Buchrezi: Es wird Nacht, Señorita 4Literatur & Kolumnen | 26.11.2024 | Lars Bargmann
Eine Parkbank ist eine schöne Erfindung. Da sitzt man, staunt in die Umwelt, bis einer vorbeikommt, sich dazusetzt und einfach mal anfängt zu erzählen. So ist es mit den Kolumnen von Harald Martenstein. Sie fangen meist ganz unverfänglich an – und dann zieht der Autor einen irgendwohin, wohin weiß man nicht.
Etwa so: Martenstein war auf einer Party und unterhielt sich privat mit einem Theatermann über dieses und jenes. Der Regisseur genderte und genderte drauflos und Martenstein schreibt dann, er habe sich gar nicht mehr auf den Inhalt des Gesprächs konzentrieren können, „weil mein Gehirn mit der Entschlüsselung des Subtexts dieser Situation völlig ausgelastet war“.

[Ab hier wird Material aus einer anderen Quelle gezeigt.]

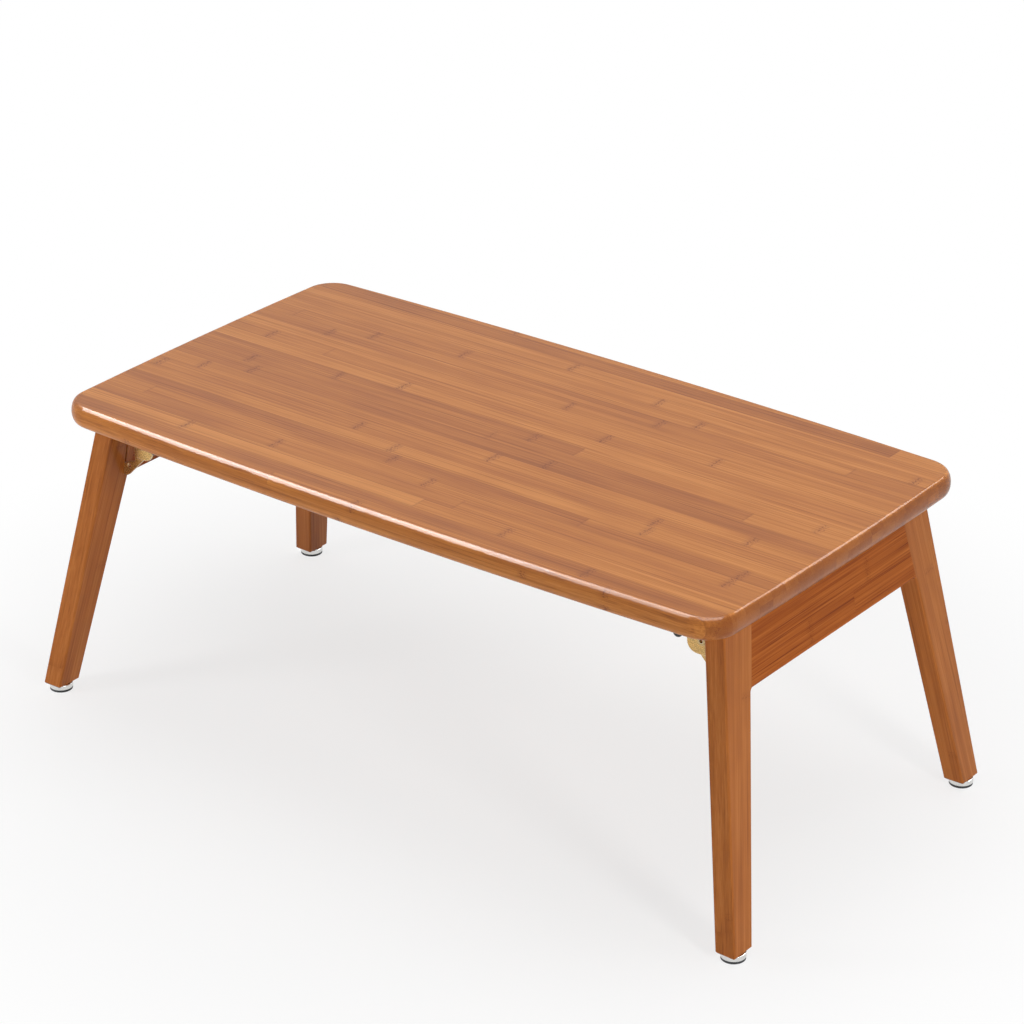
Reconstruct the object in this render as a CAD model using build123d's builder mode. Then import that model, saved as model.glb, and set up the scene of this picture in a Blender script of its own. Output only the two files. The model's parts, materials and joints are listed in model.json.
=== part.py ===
from build123d import *
import os
from math import acos, atan2, cos, degrees, radians, sin, tan

# A folding low table in laminated bamboo: a bow-sided top on two splayed leg frames, each
# frame hinged to the top by a pair of pressed-steel brackets with spring-loaded lock levers.
# Millimetres. +X runs along the length, +Y across the width, +Z up, and the origin is on the
# floor under the middle of the top. The corner at +X, +Y is modelled, and the others mirror it.

# ---- Tabletop ----
table_length = 800.0
table_width = 438.0
table_height = 336.0
top_thickness = 23.0
corner_radius = 34.0
long_edge_bow = 9.75
short_edge_bow = 3.6
edge_round_depth = 5.75

# ---- Leg frames ----
frame_splay = 10.0
frame_thickness = 22.0
frame_end_inset = 21.2
frame_top_gap = 0.5
leg_side_inset = 47.1
leg_side_splay = 8.2
leg_top_width = 43.8
leg_foot_width = 29.5
apron_depth = 71.0
apron_corner_radius = 4.0
frame_edge_round = 2.2
foot_chamfer = 1.5
joint_offset = 0.3

# ---- Apron dowels ----
dowel_radius = 4.0
dowel_length = 44.0
dowel_drops = (20.0, 54.0)
dowel_face_inset = 6.5
dowel_end_room = 1.0

# ---- Foot glides ----
glide_radius = 12.2
glide_cup_height = 5.6
glide_pad_height = 2.2
glide_pad_inset = 0.3
glide_round = 1.2
nail_radius = 1.5
nail_length = 20.0
nail_head_radius = 4.0
nail_head_height = 1.2

# ---- Folding brackets ----
plate_thickness = 2.0
plate_gap = 0.2
bend_round = 1.2
bracket_inset = 20.4
pivot_drop = 33.0
pivot_to_leg = 19.8
web_centre = (-5.2, -3.5)
web_radius = 10.7
web_lean = 6.0
web_heel = 4.8
web_shoulder_start = 6.0
web_shoulder = (10.0, 14.0)
table_flange_width = 20.0
table_flange_inner = 30.0
flange_corner_radius = 4.0

# ---- Leg plates, in the plate's own axes from the pivot: across to the leg, and up along it ----
cam_radius = 10.5
neck_outline = ((10.5, 3.0), (-6.5, -8.0), (-4.0, -16.0))
lobe_outline = ((12.0, -39.7), (16.5, -43.0))
lobe_top_outline = ((13.2, -24.5), (6.6, -21.3))
lobe_corner_radius = 4.0
lobe_hole_radius = 2.3
lobe_hole_place = (13.5, -29.7)
tang_bottom = -43.0
tang_top = -29.5
tang_length = 9.9
kerf_depth = 10.0
plate_pin_radius = 1.5
plate_pin_length = 16.0
plate_pin_set_in = 0.678
plate_pin_place = (25.0, -36.0)

# ---- Screws ----
screw_radius = 1.7
screw_length = 15.0
screw_head_radius = 3.6
screw_head_height = 1.8
screw_recess_span = 4.2
screw_recess_width = 0.9
screw_recess_depth = 1.0
screw_hole_radius = 2.0
screw_line_inset = 11.2
table_screw_offsets = (-24.0, -11.5, 1.0)

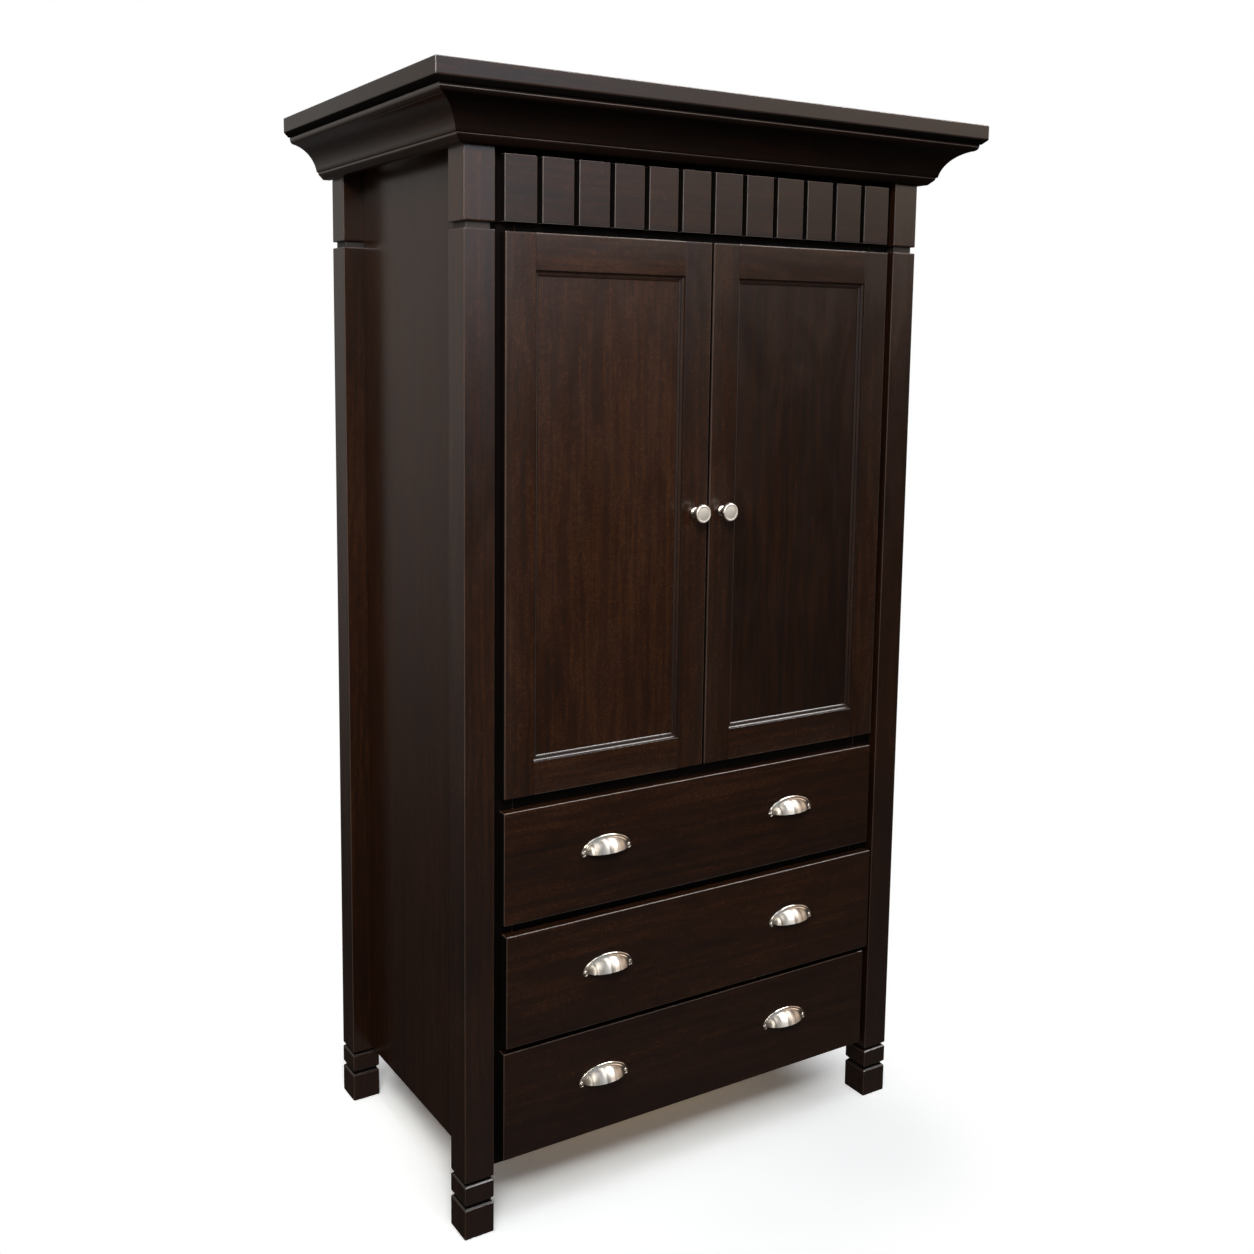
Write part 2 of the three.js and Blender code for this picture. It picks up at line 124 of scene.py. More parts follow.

Seine Kolumnen über alles Woke, Cancel Culture, Aneignung, die „Letzte Generation“, auch mal Anne Franks Brüste oder Bundesjugendspiele, kurzum seine „Gedanken über die Beglückungen der Gegenwart“, wie es im Untertitel heißt, haben diesen unverkennbaren Ton des felsenfest liberalen Geists, der sich durch moderne Albernheiten, manche mögen es auch Mode nennen, nicht aus der Position bringen lässt.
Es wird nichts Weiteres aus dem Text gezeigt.